# What is expected
Across the entries below, count the lines in which the word "piece" occurs. Reply with the count alone.
:: Dataset content ::
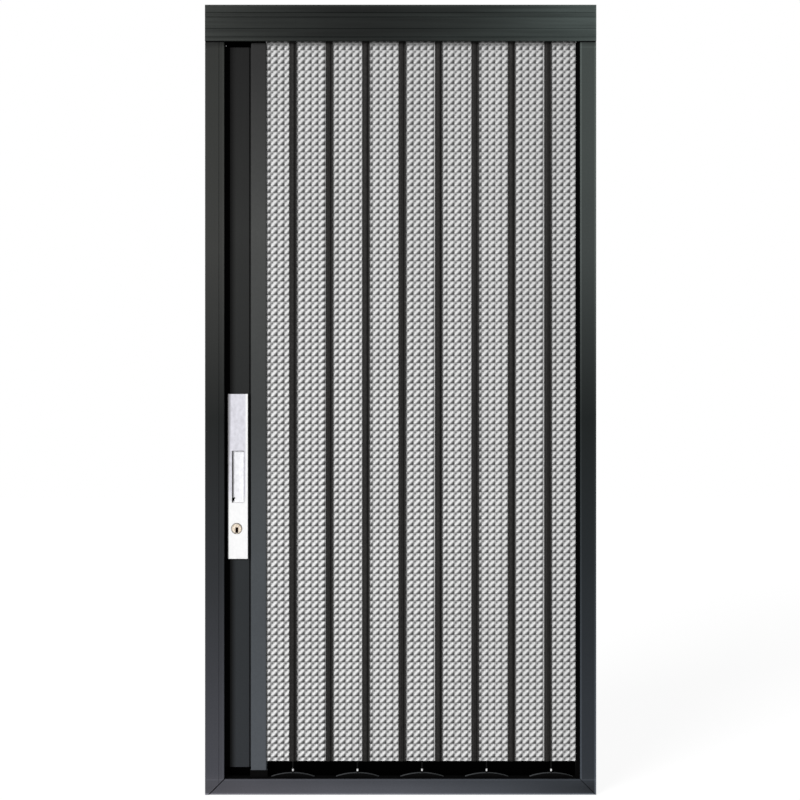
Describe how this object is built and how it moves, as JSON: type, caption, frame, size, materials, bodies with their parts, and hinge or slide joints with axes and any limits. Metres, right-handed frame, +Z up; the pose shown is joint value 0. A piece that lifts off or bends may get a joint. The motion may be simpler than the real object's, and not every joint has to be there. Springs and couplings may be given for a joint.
{
  "type": "concertina screen door",
  "caption": "Closed concertina (folding, sliding) screen door in its own frame: embossed metal slats joined by full-height hinge profiles, closing stile with finger pull and key lock.",
  "frame": {"origin": "middle of the sill's flat underside, half-way through the frame's depth", "axes": "+X to the right seen from the front, -Y towards the viewer in front of the door, +Y into the building, +Z up"},
  "size_m": [1.04, 0.05, 2.1],
  "materials": {
    "frame_coat": "charcoal powder coat, satin",
    "stile_coat": "charcoal powder coat, satin",
    "hinge_coat": "near-black powder coat, satin",
    "rail_coat": "black coat, matt",
    "track_metal": "mill finish",
    "slat_metal": "embossed, silver-grey, satin",
    "seal_rubber": "matt black",
    "slider_plastic": "black nylon",
    "lock_metal": "pale satin",
    "lock_brass": "pale brass, worn",
    "pin_steel": "zinc-plated"
  },
  "bodies": {
    "door": {"bottom_rail": "rail_coat", "cover_stile": "stile_coat", "end_channel": "rail_coat", "finger_pull": "lock_metal", "guide_pins": "pin_steel", "guide_shoes": "slider_plastic", "head": "frame_coat", "head_gaskets": "seal_rubber", "hinge_beads": "hinge_coat", "hinge_socket_1": "hinge_coat", "hinge_socket_2": "hinge_coat", "hinge_socket_3": "hinge_coat", "hinge_socket_4": "hinge_coat", "hinge_socket_5": "hinge_coat", "hinge_socket_6": "hinge_coat", "hinge_socket_7": "hinge_coat", "hinge_socket_8": "hinge_coat", "left_jamb": "frame_coat", "lock_cover": "lock_metal", "lock_cylinder": "lock_brass", "lock_stile": "stile_coat", "nose_seal": "seal_rubber", "right_jamb": "frame_coat", "sill": "frame_coat", "slat_1": "slat_metal", "slat_2": "slat_metal", "slat_3": "slat_metal", "slat_4": "slat_metal", "slat_5": "slat_metal", "slat_6": "slat_metal", "slat_7": "slat_metal", "slat_8": "slat_metal", "slat_9": "slat_metal", "stile_carrier": "slider_plastic", "stile_foot": "slider_plastic", "top_hangers": "pin_steel", "top_track": "track_metal"},
    "key_plug": {"key_plug": "lock_brass"}
  },
  "joints": [
    {"name": "key_turn", "type": "hinge", "parent": "door", "child": "key_plug", "pos_m": [-0.437, -0.012, 0.7065], "axis": [0, 1, 0], "range_deg": [-90, 90]}
  ]
}
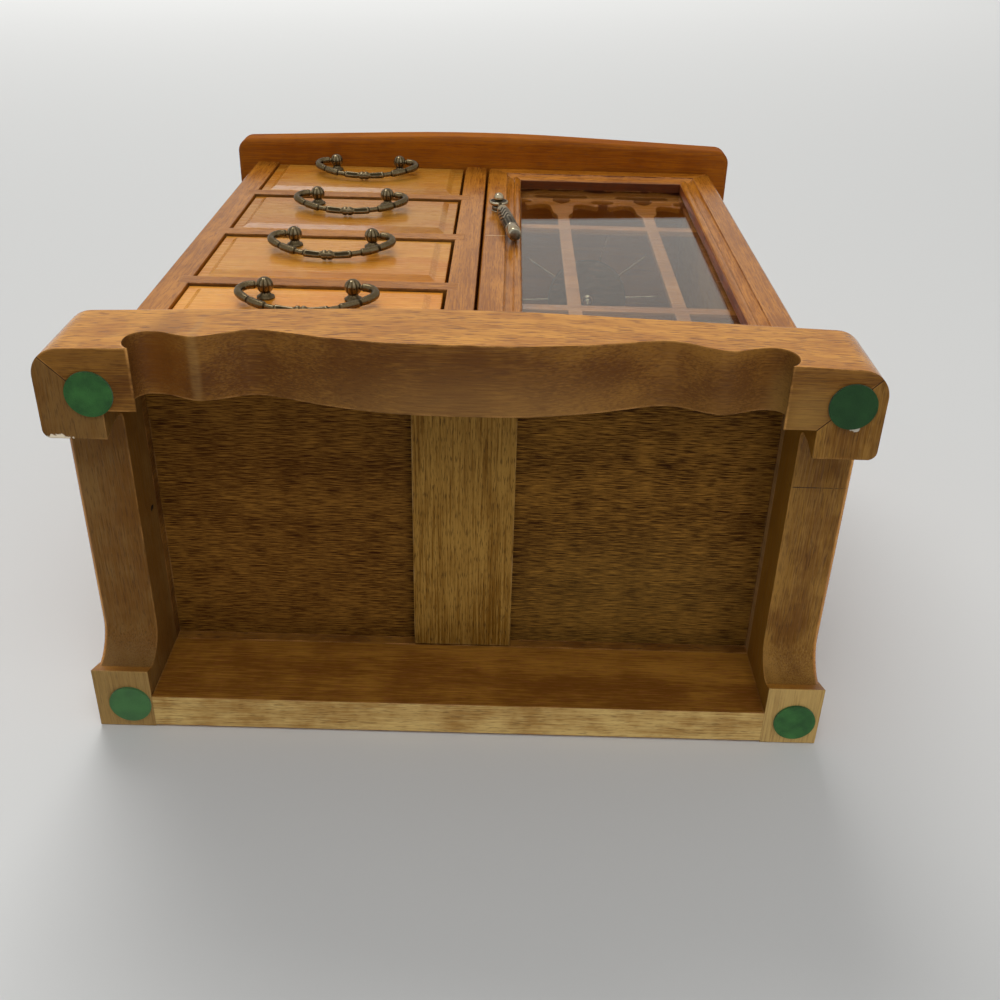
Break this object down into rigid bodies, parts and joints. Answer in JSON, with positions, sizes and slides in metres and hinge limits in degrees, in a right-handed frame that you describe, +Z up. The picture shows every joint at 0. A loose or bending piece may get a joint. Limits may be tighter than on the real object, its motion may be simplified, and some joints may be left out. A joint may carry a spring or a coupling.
{
  "type": "desktop cabinet with doors",
  "caption": "Tabletop jewellery cabinet: bail-pull drawers beside a glazed tracery door over a hook carousel, bowed top and scalloped bracket-foot base.",
  "frame": {"origin": "middle of the footprint, on the surface that the felt pads stand on", "axes": "+Z up, -Y towards the front with the drawers and the door, +X towards the hinged side of the door"},
  "size_m": [0.28, 0.1646, 0.308],
  "materials": {
    "case_wood": "satin honey-brown lacquer over straight-grained hardwood",
    "drawer_front_wood": "glossy honey lacquer, lighter than the case",
    "drawer_box_wood": "thin satin lacquer",
    "plywood": "dark stained open-grained plywood",
    "green_felt": "dense green felt",
    "lining_felt": "flocked lining",
    "antique_brass": "darkened cast brass, rubbed bright on the high points",
    "bright_brass": "polished brass",
    "steel": "plated sheet steel",
    "brown_plastic": "moulded matt plastic",
    "glass": "clear flat glass"
  },
  "bodies": {
    "cabinet": {"top_board": "case_wood", "side_panel_left": "case_wood", "side_panel_right": "case_wood", "centre_partition": "case_wood", "drawer_dividers": "case_wood", "front_sill": "case_wood", "back_sill": "case_wood", "floor_panel": "plywood", "floor_batten": "case_wood", "back_panel": "plywood", "base_front_apron": "case_wood", "base_side_apron_left": "case_wood", "base_side_apron_right": "case_wood", "base_back_rail": "case_wood", "felt_pads": "green_felt", "case_hinge_leaves": "bright_brass", "door_catch": "brown_plastic", "carousel_pivot": "bright_brass", "carousel_finial": "bright_brass"},
    "drawer_1": {"drawer_1_front": "drawer_front_wood", "drawer_1_sides": "drawer_box_wood", "drawer_1_back": "drawer_box_wood", "drawer_1_bottom": "drawer_box_wood", "drawer_1_lining": "lining_felt", "drawer_1_pull_posts": "antique_brass"},
    "drawer_1_pull": {"drawer_1_bail": "antique_brass"},
    "drawer_2": {"drawer_2_front": "drawer_front_wood", "drawer_2_sides": "drawer_box_wood", "drawer_2_back": "drawer_box_wood", "drawer_2_bottom": "drawer_box_wood", "drawer_2_lining": "lining_felt", "drawer_2_pull_posts": "antique_brass"},
    "drawer_2_pull": {"drawer_2_bail": "antique_brass"},
    "drawer_3": {"drawer_3_front": "drawer_front_wood", "drawer_3_sides": "drawer_box_wood", "drawer_3_back": "drawer_box_wood", "drawer_3_bottom": "drawer_box_wood", "drawer_3_lining": "lining_felt", "drawer_3_pull_posts": "antique_brass"},
    "drawer_3_pull": {"drawer_3_bail": "antique_brass"},
    "drawer_4": {"drawer_4_front": "drawer_front_wood", "drawer_4_sides": "drawer_box_wood", "drawer_4_back": "drawer_box_wood", "drawer_4_bottom": "drawer_box_wood", "drawer_4_lining": "lining_felt", "drawer_4_pull_posts": "antique_brass"},
    "drawer_4_pull": {"drawer_4_bail": "antique_brass"},
    "door": {"door_stile_left": "case_wood", "door_stile_right": "case_wood", "door_rail_top": "case_wood", "door_rail_bottom": "case_wood", "door_glass": "glass", "glass_retaining_strips": "case_wood", "door_fretwork": "case_wood", "door_hinge_leaves": "bright_brass", "door_strike": "steel", "door_pull_post": "antique_brass"},
    "door_pull": {"door_pull_drop": "antique_brass"},
    "carousel": {"carousel_disc": "case_wood", "carousel_hooks": "bright_brass"}
  },
  "joints": [
    {"name": "drawer_1_slide", "type": "slide", "parent": "cabinet", "child": "drawer_1", "axis": [0, -1, 0], "range_m": [0, 0.11]},
    {"name": "drawer_1_bail_hinge", "type": "hinge", "parent": "drawer_1", "child": "drawer_1_pull", "pos_m": [-0.06085, -0.07227, 0.2755], "axis": [-1, 0, 0], "range_deg": [0, 95]},
    {"name": "drawer_2_slide", "type": "slide", "parent": "cabinet", "child": "drawer_2", "axis": [0, -1, 0], "range_m": [0, 0.11]},
    {"name": "drawer_2_bail_hinge", "type": "hinge", "parent": "drawer_2", "child": "drawer_2_pull", "pos_m": [-0.06085, -0.07227, 0.209], "axis": [-1, 0, 0], "range_deg": [0, 95]},
    {"name": "drawer_3_slide", "type": "slide", "parent": "cabinet", "child": "drawer_3", "axis": [0, -1, 0], "range_m": [0, 0.11]},
    {"name": "drawer_3_bail_hinge", "type": "hinge", "parent": "drawer_3", "child": "drawer_3_pull", "pos_m": [-0.06085, -0.07227, 0.1425], "axis": [-1, 0, 0], "range_deg": [0, 95]},
    {"name": "drawer_4_slide", "type": "slide", "parent": "cabinet", "child": "drawer_4", "axis": [0, -1, 0], "range_m": [0, 0.11]},
    {"name": "drawer_4_bail_hinge", "type": "hinge", "parent": "drawer_4", "child": "drawer_4_pull", "pos_m": [-0.06085, -0.07227, 0.076], "axis": [-1, 0, 0], "range_deg": [0, 95]},
    {"name": "door_hinge", "type": "hinge", "parent": "cabinet", "child": "door", "pos_m": [0.1235, -0.05042, 0.17], "axis": [0, 0, 1], "range_deg": [0, 110]},
    {"name": "door_pull_swing", "type": "hinge", "parent": "door", "child": "door_pull", "pos_m": [0.0096, -0.06842, 0.2075], "axis": [0, 1, 0], "range_deg": [-35, 35]},
    {"name": "carousel_spin", "type": "hinge", "parent": "cabinet", "child": "carousel", "pos_m": [0.0607, 0.00493, 0.2845], "axis": [0, 0, 1], "continuous": true}
  ]
}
:::
# Final result
2